Pulmonary Hypertension Associated with Chronic Obstructive Pulmonary Diseases

2011 
Chronic obstructive lung diseases and so-called cor pulmonale have traditionally been connected by the link of pulmonary hypertension (PH). The concept that right ventricular hypertrophy is attributed to the afterload of the right ventricle, i.e., attributable to PH, has not been challenged and clinicians continue to attempt to explain cor pulmonale as a consequence of chronic PH. Both pulmonary parenchyma disease and primary vascular disease can lead to cor pulmonale.
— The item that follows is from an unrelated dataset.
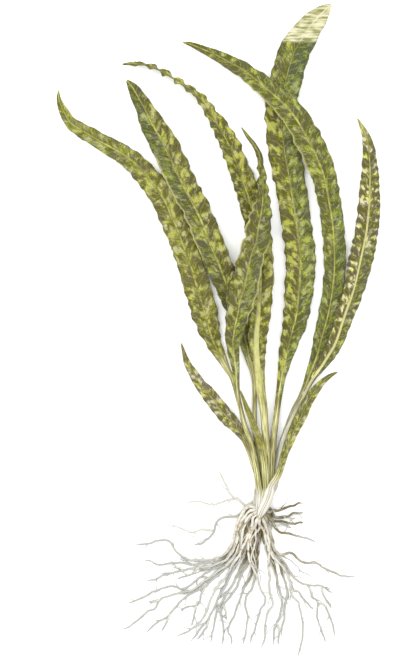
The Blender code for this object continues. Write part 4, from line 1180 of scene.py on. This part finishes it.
# Each root's darkness, its warmth and the mm from the crown up to which it keeps them
rootLooks = {
    "root_01": (0.9, 0.1, 34), "root_02": (0.85, 0.1, 34), "root_03": (0.95, 0.1, 36),
    "root_04": (0.9, 0.1, 36), "root_05": (0.6, 0.3, 80), "root_06": (0.3, 0.3, 60),
    "root_07": (0.05, 0.6, 80), "root_08": (1.2, 0.4, 56), "root_09": (1.2, 0.4, 54),
    "root_10": (0.1, 0.7, 84), "root_11": (0.05, 0.9, 66), "root_12": (1.4, 0.5, 46),
    "root_13": (1.4, 0.5, 56), "root_14": (1.4, 0.5, 44), "root_15": (1.0, 0.6, 50),
    "root_16": (0.7, 0.5, 44), "root_17": (0.05, 0.9, 92), "root_18": (0.8, 0.5, 50),
    "root_19": (0.05, 0.9, 96), "root_20": (0.8, 0.4, 50), "root_21": (0.05, 0.9, 76),
    "root_22": (0.7, 0.5, 60), "root_23": (0.1, 0.8, 84), "root_24": (0.15, 0.3, 24),
}


def makeRootMaterial():
    material, tree, shader = newMaterial("rootSkin")
    dark, warm, pale, _ = readAttribute(tree, "tones")
    place = addNode(tree, "ShaderNodeTexCoord").outputs["Object"]
    blotch = addNoise(tree, place, *rootSkin["blotches"])
    grain = addNoise(tree, place, *rootSkin["grain"])
    warmColor = ramp(tree, blotch, [
        (0.3, rootColors["brown"]), (0.4, rootColors["peach"]), (0.52, rootColors["cream"]),
    ])
    darkColor = ramp(tree, blotch, [(0.35, rootColors["dark"]), (0.65, rootColors["brown"])])
    color = mixColor(tree, warm, rootColors["grey"], warmColor)
    color = mixColor(tree, dark, color, darkColor)
    color = mixColor(tree, pale, color, rootColors["pale"])
    speck = times(tree, minus(tree, 0.56, grain), rootSkin["specks"], clamp=True)
    tree.links.new(mixColor(tree, speck, color, rootColors["dark"]), shader.inputs["Base Color"])
    shader.inputs["Roughness"].default_value = rootSkin["roughness"]
    addBump(tree, grain, *rootSkin["bump"])
    return material


def addStrand(bm, tones, points, radii, shades, sides):
    # one closed tapering tube: a rolled grid along the points, in mm, closed when the doubles merge
    count = len(points) - 1
    grid = bmesh.ops.create_grid(bm, x_segments=count, y_segments=sides, size=1.0)
    for vertex in grid["verts"]:
        number = round((vertex.co.x + 1) / 2 * count)
        turn = (vertex.co.y + 1) * math.pi
        along = (points[min(number + 1, count)] - points[max(number - 1, 0)]).normalized()
        aside = along.cross(Vector((0, 0, 1))).normalized()
        over = aside.cross(along)
        place = points[number] + (aside * math.cos(turn) + over * math.sin(turn)) * radii[number]
        vertex.co = keepInside(crownPlace + place * mm)
        vertex[tones] = (*shades[number], 1)


def stray(points, gone, seed, kink):
    # the route with the small bends of a grown root
    bent = []
    for number, (point, distance) in enumerate(zip(points, gone)):
        along = points[min(number + 1, len(points) - 1)] - points[max(number - 1, 0)]
        aside = Vector((-along.y, along.x, 0)).normalized()
        sway = 1.5 * wobble(distance / 8.5, seed, 2.5)
        sway += 0.8 * wobble(distance / 3.1, seed, 6.5)
        lift = abs(wobble(distance / 9, seed, 11.5)) * kink * 0.8
        hold = fade(distance, 0, 7)
        bent.append(point + aside * (sway * kink * hold) + Vector((0, 0, lift * hold)))
    return bent


def taper(gone, radius, seed):
    # radius along a root in mm: swollen here and there, and drawn to a point at the tip
    total = gone[-1]
    found = []
    for distance in gone:
        share = distance / total
        thinned = max(0.75 * fade(distance, *rootBuild["thinFrom"]), share ** 0.8)
        size = radius[0] + (radius[1] - radius[0]) * thinned
        size *= 1 + 0.22 * wobble(distance / 2.4, seed, 3.5)
        found.append(max(size * (1 - 0.8 * fade(share, 0.93, 1.0)), 0.06))
    return found


def shadeRoot(gone, seed, dark, warm, reach):
    # dark, warm and pale along a root: patchy and warm up to its reach, pale towards the tip
    shades = []
    for distance in gone:
        out = fade(distance, reach * 0.7, reach * 1.2)
        patch = 1 + 0.9 * wobble(distance / 6, seed, 21.5)
        shades.append((min(dark * patch, 1) * (1 - 0.85 * out), warm * (1 - fade(distance, 30, 56)), out))
    return shades


def addRootlets(bm, tones, chance, points, gone, shades, first, last):
    # thin side roots, left and right by turns, that come down to the floor and lie on it
    distance = first
    side = chance.choice((-1, 1))
    thick, thin = rootletBuild["radius"]
    spacing = rootletBuild["spacing"]
    while distance < last:
        number = min(range(len(gone)), key=lambda index: abs(gone[index] - distance))
        number = min(max(number, 1), len(points) - 2)
        heading = points[number + 1] - points[number - 1]
        angle = math.atan2(heading.y, heading.x)
        angle += side * math.radians(chance.uniform(*rootletBuild["turn"]))
        length = chance.uniform(*rootletBuild["long"]) * (1 - 0.55 * distance / gone[-1])
        start = points[number]
        place = start.copy()
        way = [place]
        seed = chance.uniform(0, 500)
        count = max(round(length / spacing), 3)
        back = -side * math.radians(chance.uniform(*rootletBuild["back"])) / count
        hump = chance.uniform(*rootletBuild["hump"])
        for part in range(1, count + 1):
            angle += back + 0.5 * wobble(part / 1.7, seed, 0.5)
            place = place + Vector((math.cos(angle), math.sin(angle), 0)) * spacing
            share = part / count
            sunk = (start.z - thick) * (1 - fade(share, 0, 0.45))
            place.z = thick + sunk + hump * math.sin(math.pi * share) ** 2
            way.append(place)
        dark, warm, pale = shades[number]
        radii = [thick + (thin - thick) * part / count for part in range(count + 1)]
        look = [(dark * 0.8, warm, pale + (1 - pale) * part / count) for part in range(count + 1)]
        addStrand(bm, tones, way, radii, look, rootletBuild["sides"])
        distance += chance.uniform(*rootletBuild["every"])
        side = -side


def fromCrown(rows):
    # a main root's route, led on into the crown
    x, y, z = rows[0]
    heart = (0.2 + x * 0.3, max(min(y * 0.6, 5.0), -5.0), 3.4 + z * 0.2)
    return [heart, *rows]


def readRoute(rows, spacing):
    stations = alongRoute(rows, spacing)
    return [Vector(row[:3]) for row, _ in stations], [gone for _, gone in stations]


def addBundleStrand(bm, tones, chance, rows, besideRows, warmth):
    # a finer root between two main ones, which winds over them in the bundle and then lies on the floor
    share = chance.uniform(*strandBuild["share"])
    line, _ = readRoute(rows, 0.5)
    beside, _ = readRoute(besideRows, 0.5)
    cut = chance.uniform(*strandBuild["cut"])
    phase = chance.uniform(0, 6.3)
    turn = chance.uniform(*strandBuild["turn"])
    high = chance.uniform(*strandBuild["high"]) * strandBuild["hump"]
    points = []
    for number in range(strandBuild["rings"] + 1):
        part = number / strandBuild["rings"] * cut
        one = line[round(part * (len(line) - 1))]
        other = beside[round(part * (len(beside) - 1))]
        points.append(one.lerp(other, share))
    gone = [0.0]
    for start, end in zip(points, points[1:]):
        gone.append(gone[-1] + (end - start).length)
    seed = chance.uniform(0, 900)
    points = stray(points, gone, seed, rootBuild["kink"] * 1.3)
    thick, thin = strandBuild["radius"]
    radii = taper(gone, (thick * chance.uniform(*strandBuild["thick"]), thin), seed)
    wound = []
    for point, distance, size in zip(points, gone, radii):
        here = fade(distance, 2, 12) * (1 - fade(distance, 34, 58))
        aside = strandBuild["twist"] * math.sin(phase + 2 * math.pi * distance / turn) * here
        wound.append(point + Vector((aside, 0, high * here + size)))
    shades = shadeRoot(gone, seed, chance.choice(strandBuild["dark"]), warmth, strandBuild["reach"])
    addStrand(bm, tones, wound, radii, shades, strandBuild["sides"])
    first = min(rootletBuild["start"][1], gone[-1] * 0.8)
    addRootlets(bm, tones, chance, wound, gone, shades, first, gone[-1] * 0.95)


def growRoots():
    material = makeRootMaterial()
    names = list(rootRoutes)
    firstBundled, lastBundled = (names.index(name) for name in rootBuild["bundle"])
    for index, name in enumerate(names):
        chance = random.Random(index + rootBuild["seed"])
        bm = bmesh.new()
        tones = bm.verts.layers.float_color.new("tones")
        bundled = firstBundled <= index <= lastBundled
        darkness, warmth, reach = rootLooks[name]
        forkReach = rootBuild["forkReach"][name in rootBuild["faintForks"]]
        routes = [(fromCrown(rootRoutes[name]), rootBuild["radius"], (darkness, warmth, reach))]
        for fork in rootForks.get(name, []):
            routes.append((fork, rootBuild["forkRadius"], (0.0, 0.3, forkReach)))
        for number, (rows, radius, look) in enumerate(routes):
            points, gone = readRoute(rows, rootBuild["spacing"])
            seed = index * 7.3 + number * 2.1
            points = stray(points, gone, seed, rootBuild["kink"])
            radii = taper(gone, radius, seed)
            points = [point + Vector((0, 0, size)) for point, size in zip(points, radii)]
            shades = shadeRoot(gone, seed, *look)
            addStrand(bm, tones, points, radii, shades, rootBuild["sides"])
            first = min(rootletBuild["start"][bundled and number == 0], gone[-1] * 0.6)
            addRootlets(bm, tones, chance, points, gone, shades, first, gone[-1] * 0.93)
        if bundled and index < lastBundled:
            beside = rootRoutes[names[index + 1]]
            addBundleStrand(bm, tones, chance, fromCrown(rootRoutes[name]), fromCrown(beside), warmth)
        closeEnds(bm)
        placePiece(bm, material, name)


growRoots()
print("roots are grown")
Among the obstructive lung diseases, chronic obstructive pulmonary disease (COPD)/emphysema has been recognized as the most common cause of PH in countries where smoking, but not schistosomiasis, is endemic. Until recently, clinical investigators conceptually associated PH in the setting of COPD/emphysema with chronic hypoxia. Pulmonary angiograms documented the extent of vascular involvement and vascular loss in patients with emphysema. Chronic oxygen supplemen­tation therapy was introduced into clinical management of COPD patients on the basis of the finding that oxygen treatment increased survival and that improved survival was associated with a small reduction in mean pulmonary artery pressure at rest. This chapter discusses the pathogenic mechanisms, diagnostic and therapeutic approaches for pulmonary hypertension associated with chronic obstructive pulmonary diseases.